[start of Dataset extract]

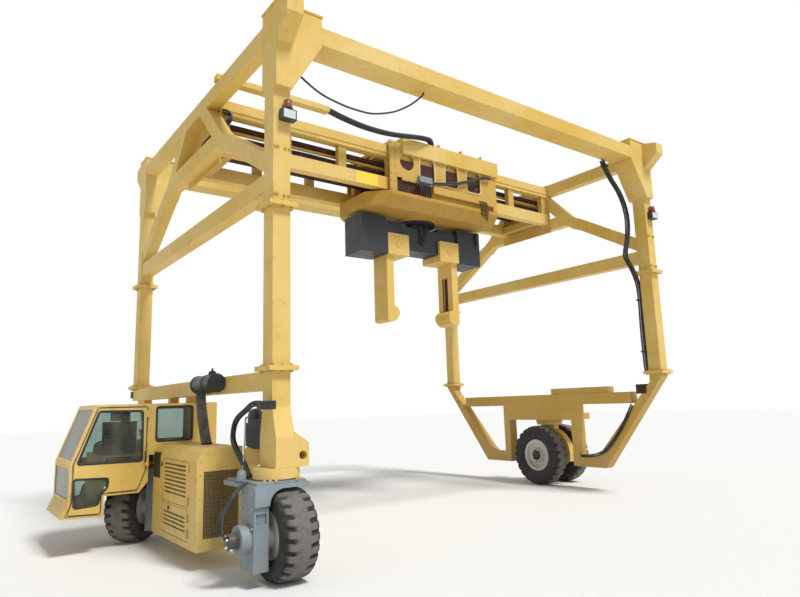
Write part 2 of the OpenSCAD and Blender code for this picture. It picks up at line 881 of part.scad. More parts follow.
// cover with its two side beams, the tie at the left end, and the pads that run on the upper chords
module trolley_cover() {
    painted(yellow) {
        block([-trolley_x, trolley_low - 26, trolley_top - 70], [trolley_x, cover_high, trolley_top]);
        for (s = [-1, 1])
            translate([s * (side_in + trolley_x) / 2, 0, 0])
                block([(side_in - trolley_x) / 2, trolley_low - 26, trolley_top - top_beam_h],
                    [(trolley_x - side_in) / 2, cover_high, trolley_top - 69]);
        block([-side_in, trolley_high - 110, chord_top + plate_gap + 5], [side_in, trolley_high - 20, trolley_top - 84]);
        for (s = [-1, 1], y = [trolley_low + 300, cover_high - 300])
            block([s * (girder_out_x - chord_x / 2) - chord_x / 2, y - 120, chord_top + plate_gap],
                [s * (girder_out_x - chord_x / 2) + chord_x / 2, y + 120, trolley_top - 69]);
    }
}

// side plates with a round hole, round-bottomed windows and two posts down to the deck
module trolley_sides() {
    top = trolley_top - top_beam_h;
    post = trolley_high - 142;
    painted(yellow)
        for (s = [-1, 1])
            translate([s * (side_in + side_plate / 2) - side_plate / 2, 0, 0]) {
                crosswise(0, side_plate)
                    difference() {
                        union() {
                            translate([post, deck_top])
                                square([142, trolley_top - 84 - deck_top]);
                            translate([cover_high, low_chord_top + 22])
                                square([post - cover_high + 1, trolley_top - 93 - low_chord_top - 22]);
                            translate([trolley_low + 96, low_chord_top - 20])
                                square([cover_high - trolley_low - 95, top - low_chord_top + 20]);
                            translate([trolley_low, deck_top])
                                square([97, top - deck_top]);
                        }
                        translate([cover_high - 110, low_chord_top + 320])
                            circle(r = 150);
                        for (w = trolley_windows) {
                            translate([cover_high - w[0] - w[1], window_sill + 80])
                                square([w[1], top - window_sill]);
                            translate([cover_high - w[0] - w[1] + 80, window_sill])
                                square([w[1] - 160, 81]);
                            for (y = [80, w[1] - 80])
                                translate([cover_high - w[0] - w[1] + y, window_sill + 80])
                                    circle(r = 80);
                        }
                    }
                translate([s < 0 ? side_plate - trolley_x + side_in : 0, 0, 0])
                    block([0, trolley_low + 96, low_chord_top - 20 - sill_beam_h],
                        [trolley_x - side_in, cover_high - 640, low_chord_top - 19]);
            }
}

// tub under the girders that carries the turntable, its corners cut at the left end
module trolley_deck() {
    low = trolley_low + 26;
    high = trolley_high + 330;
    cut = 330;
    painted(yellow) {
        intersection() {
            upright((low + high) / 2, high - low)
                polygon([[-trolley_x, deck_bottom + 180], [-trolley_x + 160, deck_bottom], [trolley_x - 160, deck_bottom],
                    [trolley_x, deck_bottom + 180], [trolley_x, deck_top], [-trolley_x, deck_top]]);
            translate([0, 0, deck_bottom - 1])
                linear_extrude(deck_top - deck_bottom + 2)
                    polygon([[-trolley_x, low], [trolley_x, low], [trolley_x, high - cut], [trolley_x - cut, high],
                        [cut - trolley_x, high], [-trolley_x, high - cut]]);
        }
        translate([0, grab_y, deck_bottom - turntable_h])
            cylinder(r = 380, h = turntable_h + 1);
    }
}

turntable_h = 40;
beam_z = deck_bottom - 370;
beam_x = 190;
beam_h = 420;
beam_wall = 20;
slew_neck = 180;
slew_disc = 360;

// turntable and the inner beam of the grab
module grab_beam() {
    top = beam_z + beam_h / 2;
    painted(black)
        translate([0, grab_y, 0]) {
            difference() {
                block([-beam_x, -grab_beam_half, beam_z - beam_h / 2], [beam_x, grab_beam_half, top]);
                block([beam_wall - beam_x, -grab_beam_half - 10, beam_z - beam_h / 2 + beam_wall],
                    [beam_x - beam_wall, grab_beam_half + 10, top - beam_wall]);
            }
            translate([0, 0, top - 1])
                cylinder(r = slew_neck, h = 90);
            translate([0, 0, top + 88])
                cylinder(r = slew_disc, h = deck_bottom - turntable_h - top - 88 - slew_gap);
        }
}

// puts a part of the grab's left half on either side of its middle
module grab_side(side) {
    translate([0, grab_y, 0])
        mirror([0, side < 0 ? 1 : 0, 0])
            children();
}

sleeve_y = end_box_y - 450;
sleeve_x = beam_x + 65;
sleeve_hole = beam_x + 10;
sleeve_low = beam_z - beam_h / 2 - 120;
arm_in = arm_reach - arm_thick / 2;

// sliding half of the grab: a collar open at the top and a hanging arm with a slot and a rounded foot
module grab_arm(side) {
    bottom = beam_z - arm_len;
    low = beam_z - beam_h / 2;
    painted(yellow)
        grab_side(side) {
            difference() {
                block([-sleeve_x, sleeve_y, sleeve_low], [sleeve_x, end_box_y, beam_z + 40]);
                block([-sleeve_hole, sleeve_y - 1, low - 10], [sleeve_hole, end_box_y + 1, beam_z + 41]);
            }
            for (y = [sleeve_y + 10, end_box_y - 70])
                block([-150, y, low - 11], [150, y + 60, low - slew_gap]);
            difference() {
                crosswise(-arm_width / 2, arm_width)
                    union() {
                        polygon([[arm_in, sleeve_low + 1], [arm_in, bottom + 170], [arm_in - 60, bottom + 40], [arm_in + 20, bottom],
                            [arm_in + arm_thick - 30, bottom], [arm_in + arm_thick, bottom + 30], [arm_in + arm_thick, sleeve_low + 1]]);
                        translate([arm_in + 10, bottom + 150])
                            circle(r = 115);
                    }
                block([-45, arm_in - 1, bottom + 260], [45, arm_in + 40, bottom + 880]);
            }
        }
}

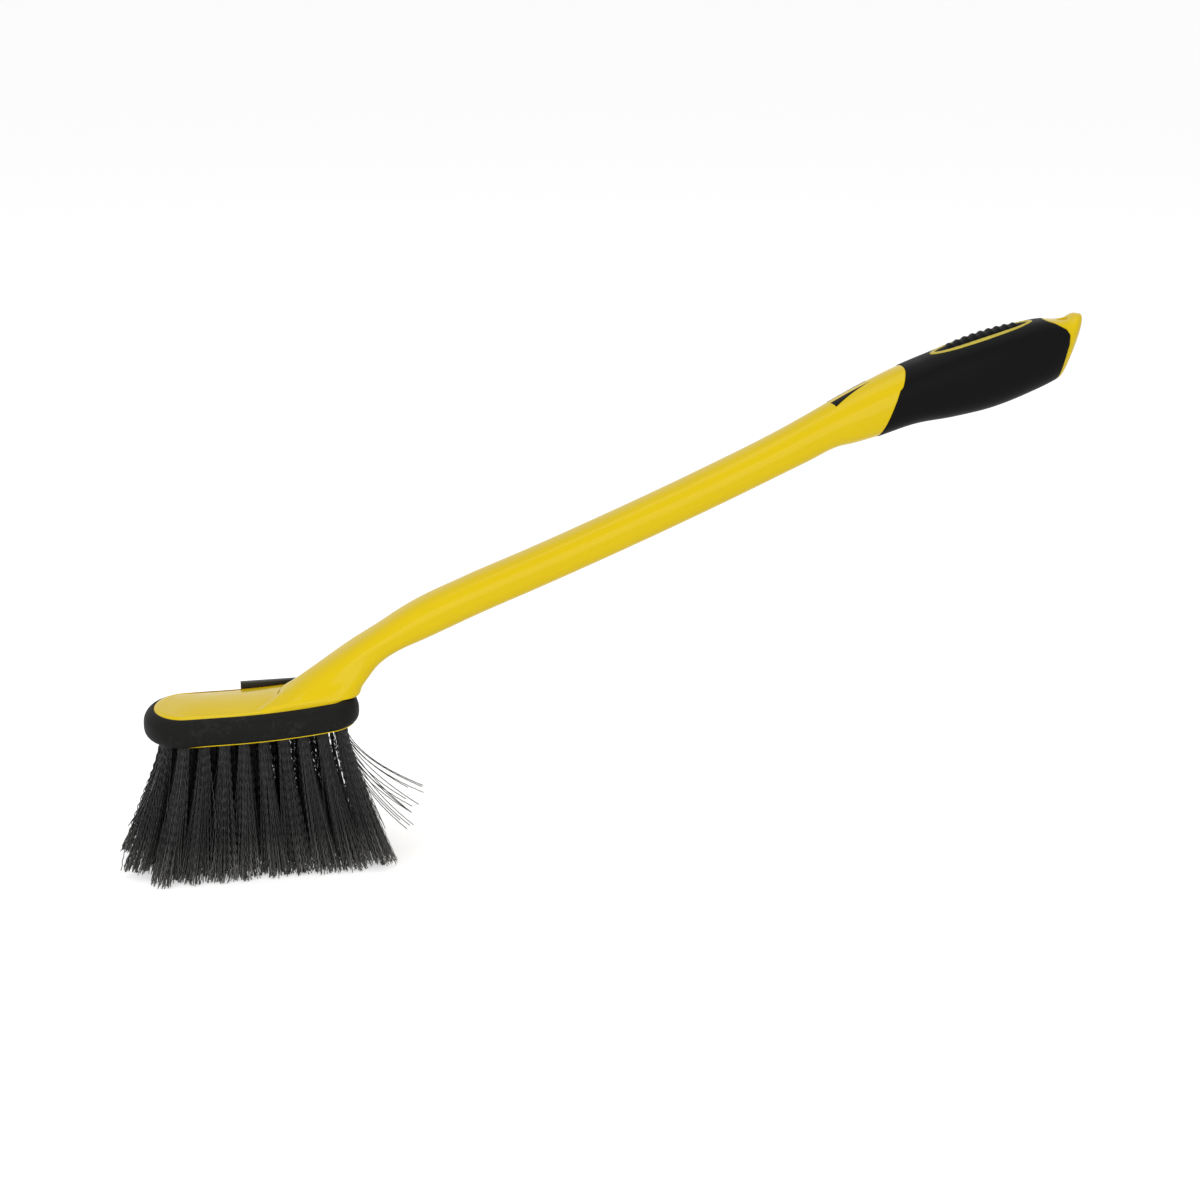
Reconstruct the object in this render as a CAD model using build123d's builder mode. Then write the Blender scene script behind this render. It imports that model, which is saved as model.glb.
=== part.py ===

[end of Dataset extract]

Set task: In the entries above, find the line containing "Reconstruct the object". Set down that line and every line after it through the last one, exactly and alone.

Exercise result:
Reconstruct the object in this render as a CAD model using build123d's builder mode. Then write the Blender scene script behind this render. It imports that model, which is saved as model.glb.
=== part.py ===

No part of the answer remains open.